After the January 2026 massacres in Iran, the Iranian diaspora has taken to international football stadiums, turning them into stages for protest against the regime’s propaganda.
Many Iranians now view the Islamic Republic as an occupying force, and the national football team is increasingly seen as an extension of the state’s apparatus, a tool the regime uses to legitimize its rule and mask atrocities.
The memory of the January killings has driven a wedge between the team and its supporters, with cheering the side increasingly interpreted as complicity in the regime’s narrative.
On February 14, 2026, more than a million Iranians gathered worldwide, staging demonstrations that turned stadiums into tribunals of public judgment, a move that underscored the depth of dissent.
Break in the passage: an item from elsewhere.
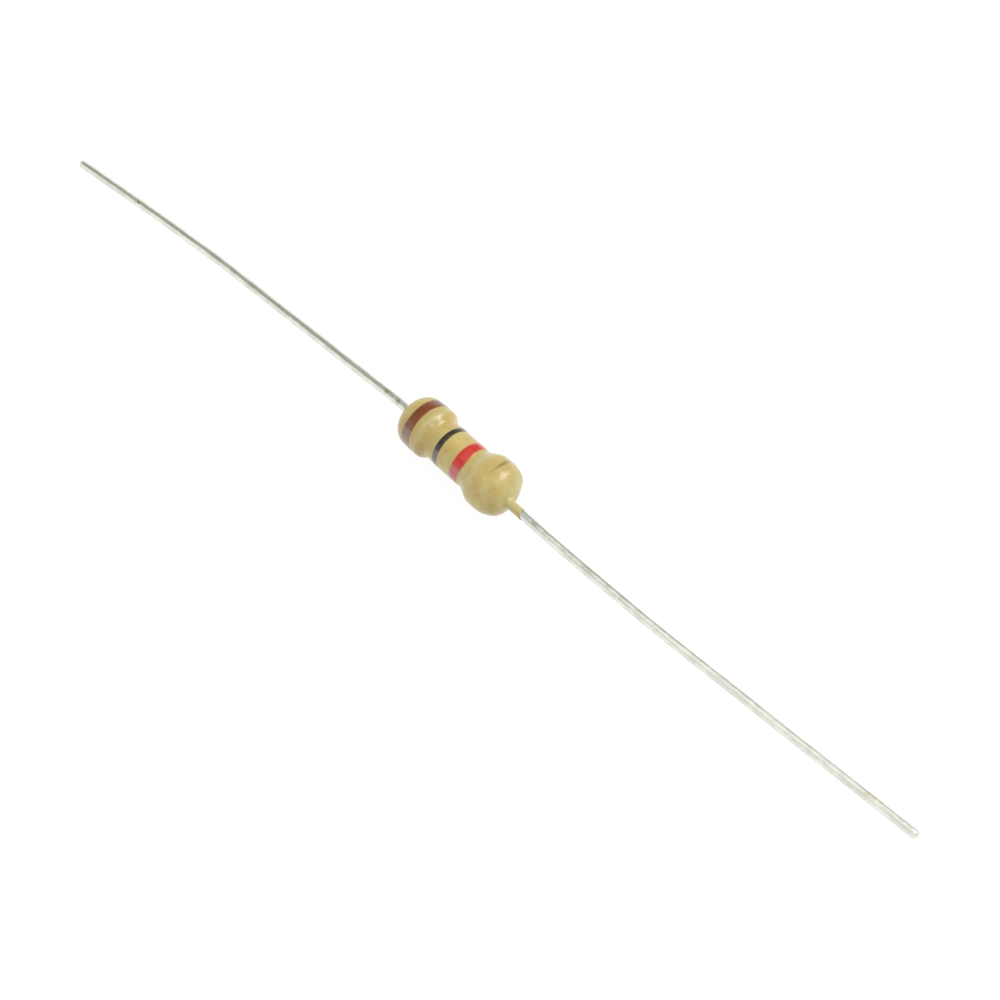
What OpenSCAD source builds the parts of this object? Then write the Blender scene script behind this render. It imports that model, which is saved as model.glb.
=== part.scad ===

The largest of these actions unfolded in Los Angeles, where a 350,000‑strong march flooded the streets, participants brandishing historic Lion and Sun flags and chanting slogans that hark back to a pre‑revolutionary Iran.
The Power of the Pitch
Organizers used platforms such as ManotoTV to broadcast the rallies, ensuring that the message reached both domestic and overseas audiences, while the regime’s own media struggled to contain the fallout.
The protests are not isolated incidents; they signal a broader shift in how sport, identity, and politics intersect in a diaspora that refuses to let silence be the default.